TO BE DONE
Please reproduce every record, keeping each one exactly as written.

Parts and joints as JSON
------

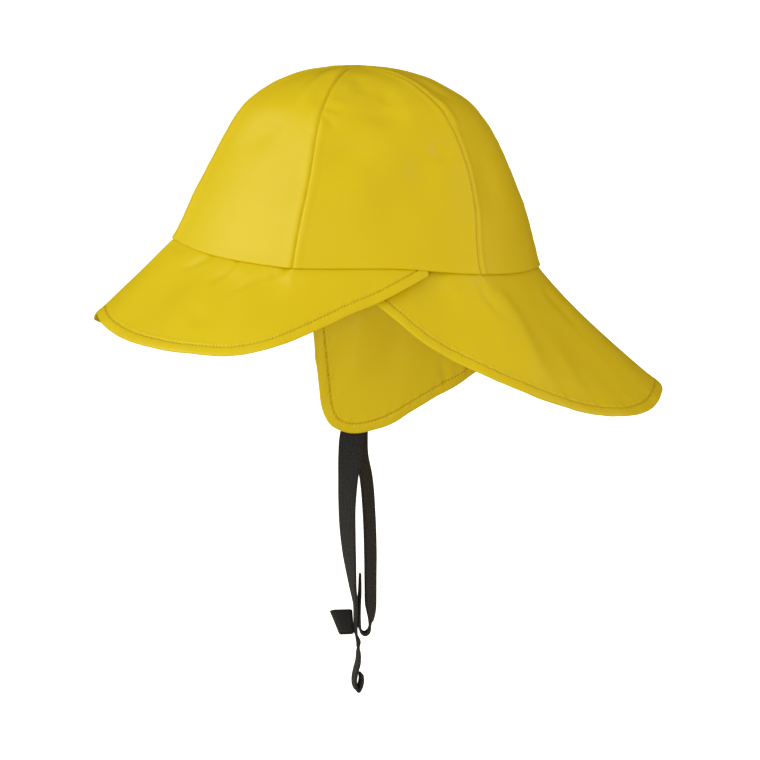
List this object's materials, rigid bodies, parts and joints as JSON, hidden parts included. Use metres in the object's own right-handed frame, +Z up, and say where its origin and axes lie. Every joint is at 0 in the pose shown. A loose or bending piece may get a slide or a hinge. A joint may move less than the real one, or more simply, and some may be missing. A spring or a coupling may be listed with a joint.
{
  "type": "rain hat",
  "caption": "Child's yellow rain hat with a panelled crown, short front brim, long back brim, ear flaps and a black chin strap.",
  "frame": {"origin": "centre of the head opening, where the crown meets the brims and the head sits", "axes": "+Z up through the top of the crown, -X forwards over the face, -Y towards the wearer's left ear"},
  "size_m": [0.2982, 0.2028, 0.3268],
  "materials": {
    "coated_cloth": "satin polyurethane coating on knitted polyester",
    "black_tape": "matt elastic tape"
  },
  "bodies": {
    "root": {"crown_panel_front_left": "coated_cloth", "crown_panel_left": "coated_cloth", "crown_panel_back_left": "coated_cloth", "crown_panel_back_right": "coated_cloth", "crown_panel_right": "coated_cloth", "crown_panel_front_right": "coated_cloth", "front_brim": "coated_cloth", "back_brim": "coated_cloth", "ear_flap_left": "coated_cloth", "ear_flap_right": "coated_cloth", "chin_strap_left": "black_tape", "chin_strap_right": "black_tape", "strap_pull_loop": "black_tape"}
  },
  "joints": []
}
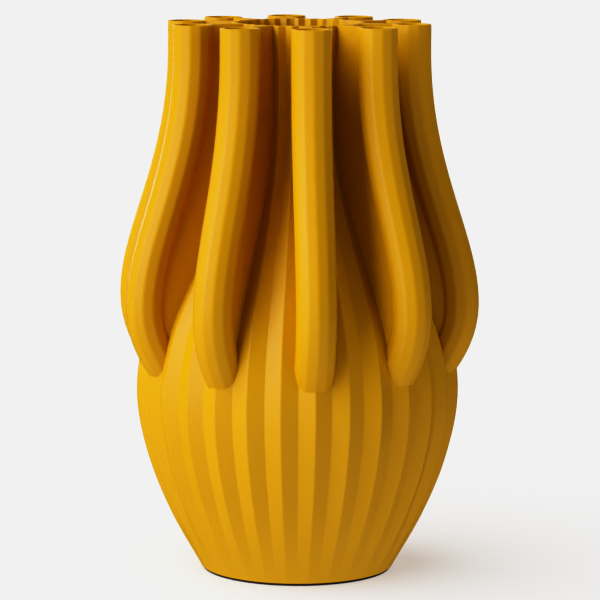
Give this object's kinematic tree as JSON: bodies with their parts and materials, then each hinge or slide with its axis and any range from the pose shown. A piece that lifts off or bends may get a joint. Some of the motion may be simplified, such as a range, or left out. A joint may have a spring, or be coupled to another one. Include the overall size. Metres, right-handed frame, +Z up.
{
  "type": "fluted vase",
  "caption": "Tall fluted vase with a narrow neck, ringed by ten hollow stem tubes that grow from the body, bulge out, rise level with the rim and are joined to it by webs.",
  "frame": {"origin": "centre of the underside of the base pad, on the surface the vase stands on", "axes": "+Z up along the vessel's axis; tube_01 stands towards -Y and the tubes are numbered anticlockwise seen from above"},
  "size_m": [0.1786, 0.1872, 0.28],
  "materials": {
    "yellow_plastic": "satin, fine horizontal print layers",
    "black_pad": "matt"
  },
  "bodies": {
    "root": {"vessel": "yellow_plastic", "tube_01": "yellow_plastic", "tube_02": "yellow_plastic", "tube_03": "yellow_plastic", "tube_04": "yellow_plastic", "tube_05": "yellow_plastic", "tube_06": "yellow_plastic", "tube_07": "yellow_plastic", "tube_08": "yellow_plastic", "tube_09": "yellow_plastic", "tube_10": "yellow_plastic", "web_01": "yellow_plastic", "web_02": "yellow_plastic", "web_03": "yellow_plastic", "web_04": "yellow_plastic", "web_05": "yellow_plastic", "web_06": "yellow_plastic", "web_07": "yellow_plastic", "web_08": "yellow_plastic", "web_09": "yellow_plastic", "web_10": "yellow_plastic", "base_pad": "black_pad"}
  },
  "joints": []
}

------

ANSWER IN FULL
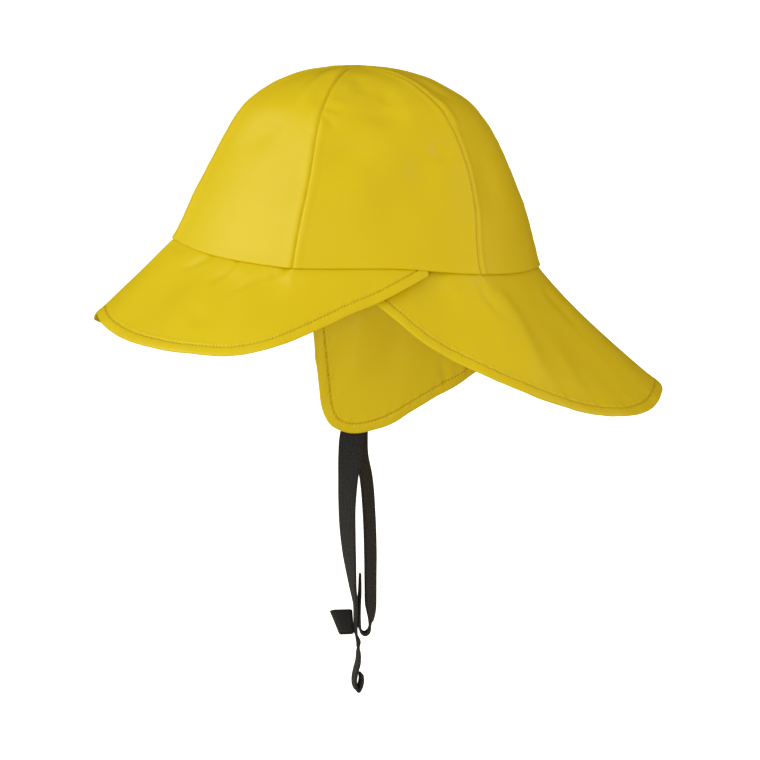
List this object's materials, rigid bodies, parts and joints as JSON, hidden parts included. Use metres in the object's own right-handed frame, +Z up, and say where its origin and axes lie. Every joint is at 0 in the pose shown. A loose or bending piece may get a slide or a hinge. A joint may move less than the real one, or more simply, and some may be missing. A spring or a coupling may be listed with a joint.
{
  "type": "rain hat",
  "caption": "Child's yellow rain hat with a panelled crown, short front brim, long back brim, ear flaps and a black chin strap.",
  "frame": {"origin": "centre of the head opening, where the crown meets the brims and the head sits", "axes": "+Z up through the top of the crown, -X forwards over the face, -Y towards the wearer's left ear"},
  "size_m": [0.2982, 0.2028, 0.3268],
  "materials": {
    "coated_cloth": "satin polyurethane coating on knitted polyester",
    "black_tape": "matt elastic tape"
  },
  "bodies": {
    "root": {"crown_panel_front_left": "coated_cloth", "crown_panel_left": "coated_cloth", "crown_panel_back_left": "coated_cloth", "crown_panel_back_right": "coated_cloth", "crown_panel_right": "coated_cloth", "crown_panel_front_right": "coated_cloth", "front_brim": "coated_cloth", "back_brim": "coated_cloth", "ear_flap_left": "coated_cloth", "ear_flap_right": "coated_cloth", "chin_strap_left": "black_tape", "chin_strap_right": "black_tape", "strap_pull_loop": "black_tape"}
  },
  "joints": []
}
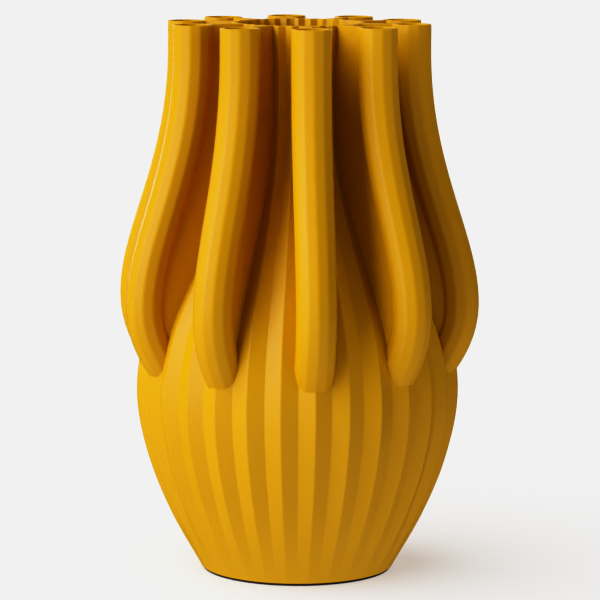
Give this object's kinematic tree as JSON: bodies with their parts and materials, then each hinge or slide with its axis and any range from the pose shown. A piece that lifts off or bends may get a joint. Some of the motion may be simplified, such as a range, or left out. A joint may have a spring, or be coupled to another one. Include the overall size. Metres, right-handed frame, +Z up.
{
  "type": "fluted vase",
  "caption": "Tall fluted vase with a narrow neck, ringed by ten hollow stem tubes that grow from the body, bulge out, rise level with the rim and are joined to it by webs.",
  "frame": {"origin": "centre of the underside of the base pad, on the surface the vase stands on", "axes": "+Z up along the vessel's axis; tube_01 stands towards -Y and the tubes are numbered anticlockwise seen from above"},
  "size_m": [0.1786, 0.1872, 0.28],
  "materials": {
    "yellow_plastic": "satin, fine horizontal print layers",
    "black_pad": "matt"
  },
  "bodies": {
    "root": {"vessel": "yellow_plastic", "tube_01": "yellow_plastic", "tube_02": "yellow_plastic", "tube_03": "yellow_plastic", "tube_04": "yellow_plastic", "tube_05": "yellow_plastic", "tube_06": "yellow_plastic", "tube_07": "yellow_plastic", "tube_08": "yellow_plastic", "tube_09": "yellow_plastic", "tube_10": "yellow_plastic", "web_01": "yellow_plastic", "web_02": "yellow_plastic", "web_03": "yellow_plastic", "web_04": "yellow_plastic", "web_05": "yellow_plastic", "web_06": "yellow_plastic", "web_07": "yellow_plastic", "web_08": "yellow_plastic", "web_09": "yellow_plastic", "web_10": "yellow_plastic", "base_pad": "black_pad"}
  },
  "joints": []
}